Amidst Kondo-inspired clearouts and Instagrammable capsule wardrobes, it can feel like the tide is turning towards a more sustainable approach to fashion. We know that our appetite for fast fashion is damaging the planet, and it’s production methods exploit and abuse the workers it relies on.
However, with our West-centred news cycle, it takes disasters like Rana Plaza (the eight-story Bangladeshi factory building collapsed in 2013 killing 1,134 and injuring thousands more), for news of the workers who make our clothes to hit the front pages. It’s therefore likely you may have missed recent reports that thousands of Bangladeshi factory workers have been striking for the past week in protest of fair wages.
The protests began nearly two weeks ago in in Savar, a district outside the capital Dhaka that’s populated with garment factories, The Guardian reported. The demonstrations started in response to a government announcement confirming a pay rise for factory workers. Workers took to the streets claiming they hadn’t received a pay rise despite the supposed raise in minimum monthly wage from Tk 5,300 (approx £48) to Tk 8,000 (approx £73). According to The Guardian, police attempted to disperse crowds of protestors by firing rubber bullets and using both tear gas and water cannons, and one worker was killed.

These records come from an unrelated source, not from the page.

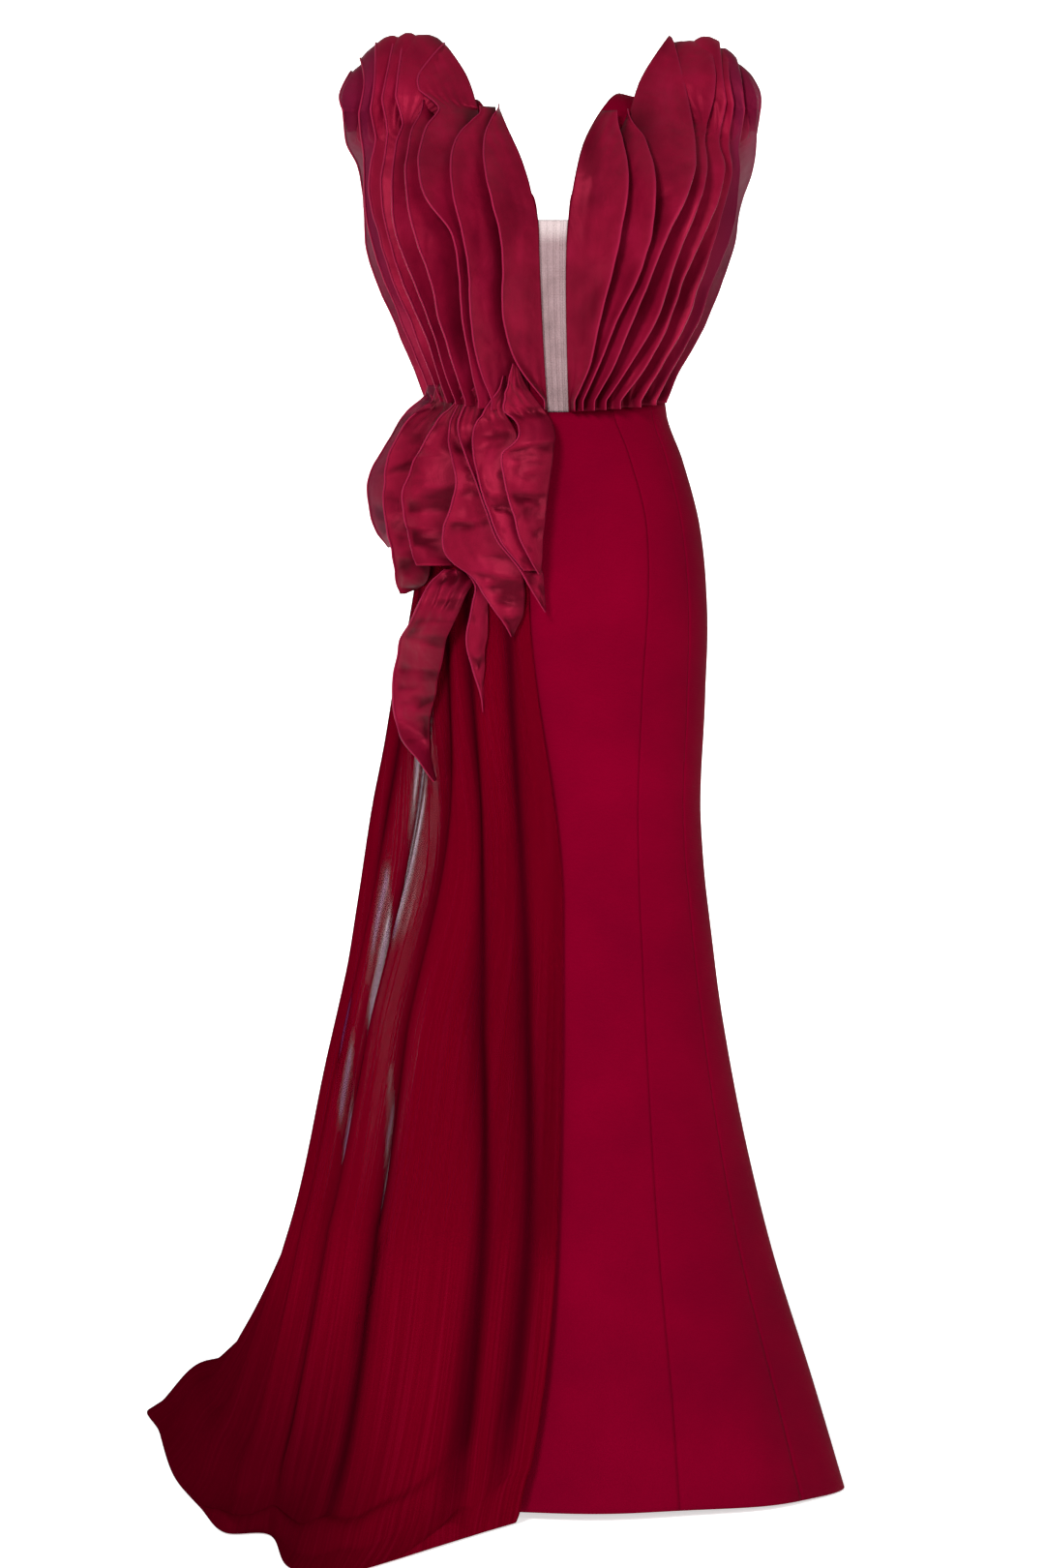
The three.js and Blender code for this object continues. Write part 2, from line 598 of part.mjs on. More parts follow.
for (const row of PETALS) {
  const edgeStops = [
    { t: 0, x: row.tackX, y: PETAL_TACK_Y, z: row.tackZ },
    { t: 1, x: row.midX, y: PETAL_MID_Y, z: row.midZ },
    { t: 2, x: row.crownX, y: 0, z: row.crownZ },
    { t: 3, x: row.midX, y: -PETAL_MID_Y, z: row.midZ },
    { t: 4, x: row.tackX, y: PETAL_BACK_Y, z: row.tackZ - PETAL_BACK_DROP },
  ];
  const ridge = shoulderHeight(row.rootX);
  const neck = NECK_ROOTS[row.name];
  const front = neck
    ? overRidge(neck.frontX, neck.frontZ, -1, NECK_SEAT)
    : overRidge(row.rootX, ridge - PETAL_DROP, -1, PETAL_SEAT);
  const back = neck
    ? overRidge(neck.frontX, neck.frontZ, 1, NECK_SEAT)
    : overRidge(row.rootX, ridge - PETAL_DROP, 1, PETAL_SEAT);
  const near = (face) => {
    if (neck) return { x: neck.midX, y: -face * neck.midY, z: neck.midZ };
    const low = overRidge(row.rootX, ridge - PETAL_NEAR, face, PETAL_SEAT);
    low.z += PETAL_SEAT;
    return low;
  };
  const crown = neck
    ? { x: neck.crownX, y: 0, z: neck.crownZ }
    : { x: row.rootX, y: 0, z: ridge + PETAL_SEAT };
  const rootStops = [
    { t: 0, ...front },
    { t: 1, ...near(-1) },
    { t: 2, ...crown },
    { t: 3, ...near(1) },
    { t: 4, ...back },
  ];
  const along = (stops, v) => new THREE.Vector3(
    spline(stops, "t", 4 * v, "x"),
    spline(stops, "t", 4 * v, "y"),
    spline(stops, "t", 4 * v, "z"),
  );
  const point = (u, v) => {
    const root = along(rootStops, v);
    const edge = along(edgeStops, v);
    const bend = new THREE.Vector3(
      lerp(root.x, edge.x, neck ? NECK_BEND : HOOK_ACROSS),
      lerp(root.y, edge.y, NECK_BEND),
      lerp(root.z, edge.z, neck ? NECK_BEND : HOOK_RISE),
    );
    return bowed(root, bend, edge, u);
  };
  const name = `shoulder_petal_${row.name}`;
  group.add(clothSolid(name, organza, point, FRILL_COLUMNS, PETAL_ROWS, ORGANZA_WALL));
}

// Hip cascade leaves, uppermost first: left and right edge x at each height, the stand
// of both edges over the skirt, and how far a side leaf is moved back.
const CASCADE = [
  {
    name: "cascade_leaf_1", leftStand: 35, rightStand: 28, seat: 1.8, curl: 0, aft: 0,
    rows: [
      { z: 1180, left: -56, right: -14 },
      { z: 1157, left: -48, right: -8 },
      { z: 1125, left: -61, right: -7 },
      { z: 1095, left: -58, right: -10 },
      { z: 1064, left: -51, right: -14 },
      { z: 1033, left: -42, right: -18 },
      { z: 1002, left: -24, right: -20 },
    ],
  },
  {
    name: "cascade_leaf_2", leftStand: 31, rightStand: 24, seat: 1.8, curl: 0, aft: 0,
    rows: [
      { z: 1182, left: -78, right: -45 },
      { z: 1165, left: -85, right: -43 },
      { z: 1136, left: -93, right: -39 },
      { z: 1107, left: -90, right: -36 },
      { z: 1078, left: -81, right: -32 },
      { z: 1049, left: -69, right: -32 },
      { z: 1020, left: -45, right: -36 },
    ],
  },
  {
    name: "cascade_leaf_3", leftStand: 27, rightStand: 16, seat: 1.8, curl: 0, aft: 0,
    rows: [
      { z: 1182, left: -93, right: -69 },
      { z: 1162, left: -104, right: -71 },
      { z: 1128, left: -104, right: -62 },
      { z: 1093, left: -94, right: -50 },
      { z: 1059, left: -77, right: -33 },
      { z: 1025, left: -53, right: -20 },
      { z: 991, left: -33, right: -14 },
      { z: 957, left: -17, right: -12 },
    ],
  },
  {
    name: "cascade_leaf_4", leftStand: 22, rightStand: 14, seat: 1.8, curl: 0, aft: 0,
    rows: [
      { z: 1183, left: -104, right: -84 },
      { z: 1142, left: -121, right: -88 },
      { z: 1100, left: -111, right: -77 },
      { z: 1058, left: -116, right: -67 },
      { z: 1016, left: -110, right: -56 },
      { z: 974, left: -78, right: -48 },
      { z: 932, left: -55, right: -49 },
    ],
  },
  {
    name: "cascade_leaf_5", leftStand: 22, rightStand: 6, seat: 1.8, curl: -5, aft: -24,
    rows: [
      { z: 1183, left: -114, right: -97 },
      { z: 1150, left: -143, right: -102 },
      { z: 1122, left: -159, right: -102 },
      { z: 1093, left: -166, right: -102 },
      { z: 1065, left: -167, right: -103 },
      { z: 1037, left: -163, right: -108 },
      { z: 1008, left: -155, right: -118 },
    ],
  },
  {
    name: "cascade_leaf_6", leftStand: 15, rightStand: 9, seat: 5.5, curl: 0, aft: 0,
    rows: [
      { z: 1073, left: -114, right: -87 },
      { z: 1045, left: -122, right: -84 },
      { z: 1016, left: -121, right: -78 },
      { z: 987, left: -95, right: -70 },
      { z: 959, left: -95, right: -69 },
      { z: 930, left: -99, right: -73 },
      { z: 901, left: -94, right: -77 },
      { z: 872, left: -85, right: -79 },
    ],
  },
  {
    name: "cascade_leaf_7", leftStand: 30, rightStand: 10, seat: 1.8, curl: -6, aft: 2,
    rows: [
      { z: 1184, left: -130, right: -108 },
      { z: 1144, left: -172, right: -122 },
      { z: 1110, left: -186, right: -130 },
      { z: 1077, left: -191, right: -134 },
      { z: 1044, left: -186, right: -136 },
      { z: 1011, left: -181, right: -137 },
      { z: 977, left: -173, right: -139 },
    ],
  },
  {
    name: "cascade_leaf_8", leftStand: 40, rightStand: 14, seat: 1.8, curl: -4, aft: 40,
    rows: [
      { z: 1184, left: -143, right: -130 },
      { z: 1154, left: -175, right: -137 },
      { z: 1122, left: -193, right: -145 },
      { z: 1091, left: -205, right: -151 },
      { z: 1059, left: -202, right: -155 },
      { z: 1027, left: -192, right: -157 },
      { z: 996, left: -184, right: -158 },
    ],
  },
  {
    name: "cascade_leaf_9", leftStand: 42, rightStand: 28, seat: 4.9, curl: -2, aft: -22,
    rows: [
      { z: 1000, left: -128, right: -92 },
      { z: 972, left: -148, right: -103 },
      { z: 944, left: -166, right: -113 },
      { z: 907, left: -180, right: -126 },
      { z: 870, left: -182, right: -131 },
      { z: 832, left: -175, right: -133 },
      { z: 795, left: -156, right: -132 },
      { z: 758, left: -137, right: -131 },
    ],
  },
];
const LEAF_ROWS = 12;
const LEAF_PINCH = 0.25;
const LEAF_TACK_SHARE = 0.35;
for (const leaf of CASCADE) {
  const top = leaf.rows[0].z;
  const foot = leaf.rows[leaf.rows.length - 1].z;
  const height = (v) => lerp(top, foot, v);
  const side = (key, tack, stand, aft) => (v) => {
    const z = height(v);
    const free = 1 - Math.max(0, 1 - v / LEAF_PINCH) ** 2;
    return overFront(spline(leaf.rows, "z", z, key), z, lerp(tack, stand, free), aft * free);
  };
  const tackStand = leaf.seat + LEAF_TACK_SHARE * leaf.leftStand;
  const edge = side("left", tackStand, leaf.leftStand, leaf.aft);
  const root = side("right", leaf.seat, leaf.rightStand, 0);
  const point = (u, v) => frillPoint(root, edge, leaf.curl, u, v);
  group.add(clothSolid(leaf.name, organza, point, FRILL_COLUMNS, LEAF_ROWS, ORGANZA_WALL));
}

// Tulle overlay: falls from under the cascade round the wearer's right side to the
// centre back, and pools on the floor. Side x is its outline, hem points are its rim.
const TULLE_SIDE = [
  { z: 1056, x: -156 },
  { z: 1000, x: -166 },
  { z: 900, x: -176 },
  { z: 826, x: -187 },
  { z: 745, x: -202 },
  { z: 643, x: -215 },
  { z: 567, x: -225 },
  { z: 459, x: -247 },
  { z: 336, x: -272 },
  { z: 240, x: -298 },
];
const TULLE_HEM = [
  { deg: -4, x: -47, y: -207, drop: 1.0 },
  { deg: -14, x: -85, y: -262, drop: 1.2 },
  { deg: -24, x: -122, y: -318, drop: 1.5 },
  { deg: -34, x: -197, y: -430, drop: 2.2 },
  { deg: -44, x: -236, y: -474, drop: 2.6 },
  { deg: -54, x: -278, y: -416, drop: 2.5 },
  { deg: -64, x: -303, y: -268, drop: 1.9 },
  { deg: -74, x: -351, y: -255, drop: 1.9 },
  { deg: -84, x: -384, y: -130, drop: 1.9 },
  { deg: -94, x: -425, y: 44, drop: 1.9 },
  { deg: -106, x: -460, y: 300, drop: 1.9 },
  { deg: -118, x: -480, y: 458, drop: 1.7 },
  { deg: -132, x: -360, y: 460, drop: 1.7 },
  { deg: -148, x: -220, y: 440, drop: 1.6 },
  { deg: -164, x: -90, y: 400, drop: 1.4 },
  { deg: -180, x: 16, y: 330, drop: 1.2 },
];
const TULLE_TOP = 1056;
const TULLE_BREAK = 300;
const TULLE_COLUMNS = 30;
const TULLE_UPPER_ROWS = 9;
const TULLE_LOWER_ROWS = 8;
const TULLE_SEAT = 3.2;
const TULLE_STAND = 5;
const TULLE_FOLD = 4;
const TULLE_FOLDS_A_TURN = 14;
const TULLE_FRONT = -4;
const TULLE_BACK = -180;
const TULLE_EASE = 6;
const TULLE_STAND_RISE = 2.2;
// The fall stands away all round below SPREAD_FOOT, and at the side alone above SPREAD_TOP.
const SPREAD_FOOT = 600;
const SPREAD_TOP = 760;
const SPREAD_SHARE_LOW = 1.5;
const SPREAD_SHARE_HIGH = 9;
// Where it breaks over the floor it leaves the fall at the slope of its last LEAD.
const BREAK_LEAD = 60;
const BREAK_REACH = 0.8;
const BREAK_DROP = 0.2;

function tulleWall(deg, z) {
  const edgeX = spline(SECTIONS, "z", z, "sway");
  const side = edgeX - spline(TULLE_SIDE, "z", z, "x");
  const half = spline(SECTIONS, "z", z, "half");
  const outward = Math.max(TULLE_STAND, side - half);
  const high = THREE.MathUtils.clamp((z - SPREAD_FOOT) / (SPREAD_TOP - SPREAD_FOOT), 0, 1);
  const share = Math.abs(sine(deg)) ** lerp(SPREAD_SHARE_LOW, SPREAD_SHARE_HIGH, high);
  const low = 1 - z / TULLE_TOP;
  const wave = TULLE_FOLD * low * sine(deg * TULLE_FOLDS_A_TURN);
  const near = TULLE_SEAT + TULLE_STAND * Math.min(1, TULLE_STAND_RISE * low) + TULLE_EASE * low;
  const spread = Math.max(0, outward - near) * share * Math.min(1, TULLE_EASE * low);
  const stand = near + spread + wave;
  return figure(deg, z, stand);
}

function tullePoint(u, v) {
  const deg = lerp(TULLE_FRONT, TULLE_BACK, u);
  const split = TULLE_UPPER_ROWS / (TULLE_UPPER_ROWS + TULLE_LOWER_ROWS);
  if (v <= split) return tulleWall(deg, lerp(TULLE_TOP, TULLE_BREAK, v / split));
  const s = (v - split) / (1 - split);
  const start = tulleWall(deg, TULLE_BREAK);
  const before = tulleWall(deg, TULLE_BREAK + BREAK_LEAD);
  const hemX = spline(TULLE_HEM, "deg", deg, "x");
  const hemY = spline(TULLE_HEM, "deg", deg, "y");
  const drop = spline(TULLE_HEM, "deg", deg, "drop");
  const reach = BREAK_REACH * (TULLE_BREAK / BREAK_LEAD);
  const bendX = start.x + (start.x - before.x) * reach;
  const bendY = start.y + (start.y - before.y) * reach;
  const w = (1 - s) ** 2;
  const m = 2 * s * (1 - s);
  const floor = FLOOR_CLEAR + TULLE_WALL;
  return new THREE.Vector3(
    start.x * w + bendX * m + hemX * s * s,
    start.y * w + bendY * m + hemY * s * s,
    floor + (TULLE_BREAK - floor) * (1 - s) ** (drop + BREAK_DROP),
  );
}
const tulleRows = TULLE_UPPER_ROWS + TULLE_LOWER_ROWS;
group.add(clothSolid("tulle_overlay", tulle, tullePoint, TULLE_COLUMNS, tulleRows, TULLE_WALL));

export default group;
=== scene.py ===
"""Ruffled evening dress: crepe gown, organza frills, hip cascade and tulle train."""

import logging
import math
from collections.abc import Callable, Sequence
from dataclasses import dataclass, field
from enum import Enum

import bmesh
import bpy
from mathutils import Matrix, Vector, noise


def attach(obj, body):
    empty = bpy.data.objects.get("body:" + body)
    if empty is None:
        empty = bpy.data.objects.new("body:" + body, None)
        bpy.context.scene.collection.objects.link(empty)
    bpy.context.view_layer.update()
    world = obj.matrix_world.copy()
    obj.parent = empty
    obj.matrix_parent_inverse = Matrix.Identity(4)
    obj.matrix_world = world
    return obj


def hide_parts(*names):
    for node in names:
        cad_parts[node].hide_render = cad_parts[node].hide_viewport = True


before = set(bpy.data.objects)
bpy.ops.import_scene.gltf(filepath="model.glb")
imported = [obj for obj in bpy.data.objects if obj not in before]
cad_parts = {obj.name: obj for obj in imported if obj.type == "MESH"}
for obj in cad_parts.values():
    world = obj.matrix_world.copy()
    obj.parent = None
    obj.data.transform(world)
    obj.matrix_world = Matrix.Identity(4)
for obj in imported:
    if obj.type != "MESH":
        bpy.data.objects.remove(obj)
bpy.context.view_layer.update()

LOG = logging.getLogger("dress")

MM = 0.001
HOLD_HEIGHT = 1500.0
FLOOR_Z = -HOLD_HEIGHT * MM
WAIST_FRONT = 1170.0
WAIST_SIDE_RISE = 14.0
HEM_FRONT_LIFT = 8.0
FLOOR_CLEAR = 1.2
CAP_START = 1400.0
SHOULDER_TOP = 1515.0
SHOULDER_SLOPE = 0.27
NECK_HALF = 60.0
CAP_CLOSE = 0.995
CAP_SPREAD_Z = 1460.0
SIDE_REACH = 0.99
CURL_AT = 0.55
TACK_EASE = 1.4
CUT_ALLOWANCE = 1.02
LENGTH_LINES = 6

PointMaker = Callable[[float, float], Vector]
Share = Callable[[float, float], float]


class Material(Enum):
    """The dress's cloths, by the record's material slot."""

    CREPE = "crepe"
    ORGANZA = "organza"
    TULLE = "tulle"
    NUDE_MESH = "nude_mesh"


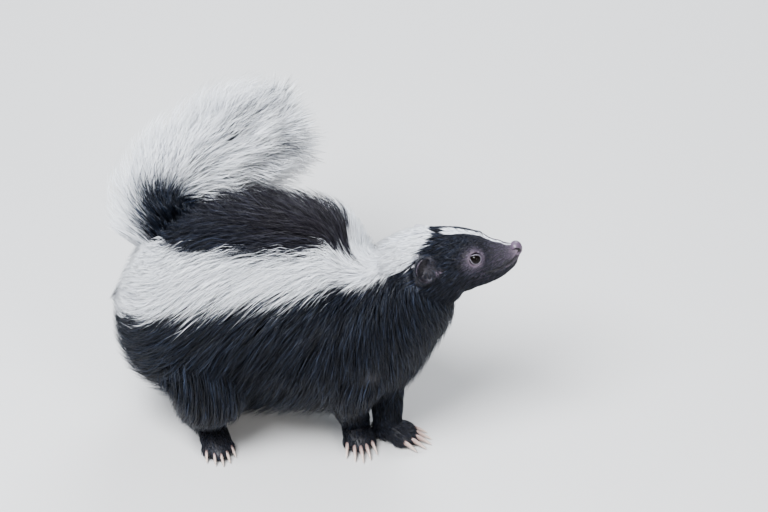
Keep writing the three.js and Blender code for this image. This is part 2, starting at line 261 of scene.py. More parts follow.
tail_flesh = Form(
    [(-112, 20, 150), (-122, 44, 192), (-98, 70, 215), (-54, 92, 230), (-22, 104, 236)],
    [(13, 13), (10, 10), (8, 8), (6, 6), (4, 4)],
)
tail_coat = Form(
    [(-124, 30, 172), (-122, 50, 196), (-92, 75, 216), (-48, 97, 230), (-6, 112, 238)],
    [(40, 40), (54, 54), (57, 57), (58, 58), (44, 44)],
)

legs = {
    "foreleg_right": dict(
        line=[(54, -58, 104), (44, -60, 72), (44, -51, 42), (48, -40, 16)], half=[36, 27, 17, 12.5],
        foot=(48, -40, 0), heading=-80, fore=True,
    ),
    "foreleg_left": dict(
        line=[(64, -6, 104), (66, -10, 72), (75, -22, 42), (77, -42, 16)], half=[34, 26, 17, 12.5],
        foot=(77, -43, 0), heading=-20, fore=True,
    ),
    "hindleg_right": dict(
        line=[(-96, -30, 104), (-80, -54, 72), (-88, -46, 42), (-86, -34, 16)], half=[50, 42, 29, 16],
        foot=(-85, -34, 0), heading=-74, fore=False,
    ),
    "hindleg_left": dict(
        line=[(-96, 50, 104), (-74, 66, 72), (-88, 66, 42), (-94, 62, 16)], half=[50, 42, 28, 16],
        foot=(-94, 62, 0), heading=6, fore=False,
    ),
}
fore_paw = dict(length=24, toe=4.6, claw=15.5, spread=5.4, thick=2.3)
hind_paw = dict(length=42, toe=4.8, claw=9.5, spread=5.8, thick=2.0)
leg_thin = {True: [0.72, 0.68, 0.66, 0.8], False: [0.66, 0.6, 0.55, 0.74]}

parts = [trunk_flesh.shell(90, 64), tail_flesh.shell(50, 24), head_flesh.shell(80, 64)]
leg_flesh, leg_coat, paw_frames = {}, {}, {}
for leg_name, leg in legs.items():
    thin = leg_thin[leg["fore"]]
    leg_flesh[leg_name] = Form(
        leg["line"], [(h * s, h * s * 1.06) for h, s in zip(leg["half"], thin)], up=(1, 0, 0), span=0.12
    )
    leg_coat[leg_name] = Form(
        leg["line"], [(h, h * 1.06) for h in leg["half"]], up=(1, 0, 0), span=0.12
    )
    parts.append(leg_flesh[leg_name].shell(30, 28))
    kind = fore_paw if leg["fore"] else hind_paw
    axes = turned(math.radians(leg["heading"]))
    foot = np.array(leg["foot"], float)
    paw_frames[leg_name] = (foot, axes, kind)
    n = kind["length"]
    palm_line = np.array([(-10, 0, 7.5), (-5, 0, 9), (n * 0.3, 0, 9), (n * 0.75, 0, 7.2), (n, 0, 5.6)])
    palm = Form(foot + palm_line @ axes, [(7, 6), (10, 8.5), (12, 9.3), (13, 7.2), (9.5, 5)])
    parts.append(palm.shell(30, 28))
    for toe in range(-2, 3):
        reach = n - abs(toe) ** 1.7 * 2.6
        root = foot + np.array([reach, -toe * kind["spread"], kind["toe"] * 1.08]) @ axes
        parts.append(oval(root, [kind["toe"] * 1.7, kind["toe"] * 0.62, kind["toe"] * 1.0], axes))

# Each ear is a low round cup, turned outward and forward, with a soft fold at the foot of its hollow.
ear_sides = {"right": -1, "left": 1}
ear_frames = {}
for side_name, side in ear_sides.items():
    turn, tip = -side * math.radians(32), side * math.radians(11)
    out = np.array([-math.sin(turn) * side, math.cos(turn) * side, 0.0])
    ahead = np.array([math.cos(turn), math.sin(turn), 0.0])
    out = np.array([out[0], out[1] * math.cos(tip), out[1] * math.sin(tip)])
    ahead = unit(ahead - out * (ahead @ out))
    rise = np.cross(ahead, out) * side
    ear_axes = np.array([ahead, out, rise]) @ head_axes
    ear_middle = from_head([-82, side * 27.2, 16.2])
    ear_frames[side_name] = (ear_middle, ear_axes)
    profile = [
        (0.01, -7), (5, -6.6), (9, -5), (11.4, -1.6), (12.2, 0.8), (11.6, 2.2), (10.6, 1.4), (9.6, -1.2),
        (7.6, -3.4), (4.5, -4.6), (0.01, -5),
    ]
    sides = 40
    around = np.arange(sides) * 2 * np.pi / sides
    rings = []
    for radius, deep in profile:
        forward = radius * (1 + 0.10 * np.cos(around)) * np.cos(around)
        rings.append(np.stack([forward, np.full(sides, deep), radius * np.sin(around)], -1))
    points = ear_middle + np.vstack(rings) @ ear_axes
    faces = bands(len(profile), sides)
    faces.append(tuple(range(sides)))
    faces.append(tuple(range((len(profile) - 1) * sides, len(profile) * sides))[::-1])
    parts.append((points, faces))
    for lobe, halves in (
        ([9.0, 1.6, -8.6], [3.4, 3.0, 4.4]),
        ([7.5, 0.5, 4.5], [3.2, 2.6, 5.5]),
        ([-1.5, -2.6, -4.0], [5.5, 2.0, 1.8]),
    ):
        parts.append(oval(ear_middle + np.array(lobe) @ ear_axes, halves, ear_axes))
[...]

Textiles play a huge part in Bangladesh’s developing economy (set to become a middle income country by 2021) with 80% of its export earning coming from clothing sales abroad to major global such retailers. In total, Bangladesh’s 4,500 textile and clothing factories shipped more than $30bn worth of apparel last year, The Guardian stated.
The booming Bangladesh textile industry is staffed primarily by female factory workers and while this has given many Bangladeshi women jobs and increased economic freedom, these protests demonstrate that the government and factory owners are not doing enough to ensure they are paid fairly for their work.
For fast fashion consumers it's not as straightforward as stopping shopping but holding these companies responsible. “As a consumer, it's your responsibility to understand and know where your clothes comes from. While H&M or other fast-fashion retailers seem immutable, it's so desperately important that we hold them accountable, and follow the leadership of garment workers organizing for their rights and better working conditions in Bangladesh and across south and southeast Asia,” Hoda Katebi, a political fashion blogger, explained succinctly in a comment for US ELLE.